Interpreted Languages

In an interpreted language, the source code is converted into another representation, not necessarily machine language. The program is executed with the help of an interpreter program.

Before going into details, let me ask you a question. What's the difference between an interpreter and a translator?

Usually, translators accept a document, for instance, written in Swahili, and they translate the whole document into another language, say English. The compilation is similar to the end-to-end translation of a document.

While interpreters, who are people, interpret what the person is saying at that particular instance in real-time.

Figure 26 is an example of such interpreter interpretation between two roommates.

Figure 26: With and without an interpreter

In interpreted languages, such as Python, the source code is interpreted to something else, which in Python is called bytecode representation.

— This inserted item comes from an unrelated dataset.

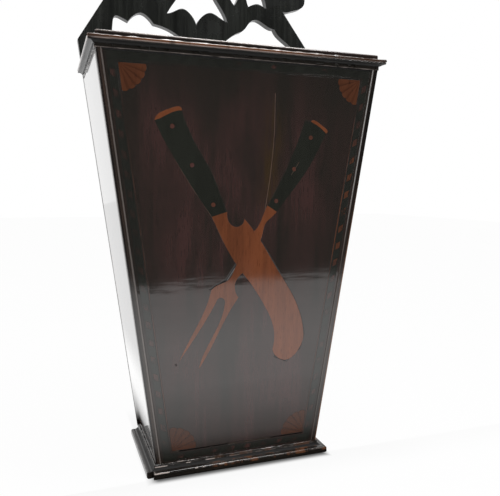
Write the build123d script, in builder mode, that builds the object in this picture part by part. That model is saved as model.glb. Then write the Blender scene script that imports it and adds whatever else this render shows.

Let's rewrite the same program written above in Python .

try:
    num = int(input('Enter an integer : '))
    if num % 2 == 0:
        print("The number {} is even.", num)
    else :
        print("The number {} is odd", num)
else:
    print("Please enter an integer")
Listing 3: Odd and even in Python, OddEven.py

A python interpreter is required to run the program. Therefore, to execute the OddEven.py file, we would need a Python interpreter. This is done using the following command:

python OddEven.py

The python interpreter reads the instructions one by one and executes them.

Interpreter Program
Figure 27: Execution of a Python program using Python interpreter

Figure 27 shows how the python interpreter executes source code written in Python.

If a programmer wishes to modify a python program, how does he do that?

The programmer can modify the source code in OddEven.py and re-run the program using an interpreter. There is no extra step of compiling, unlike compiled languages. This is a crucial difference between interpreted and compiled language.

This brings us to the end of our chapter on fundamentals of computing.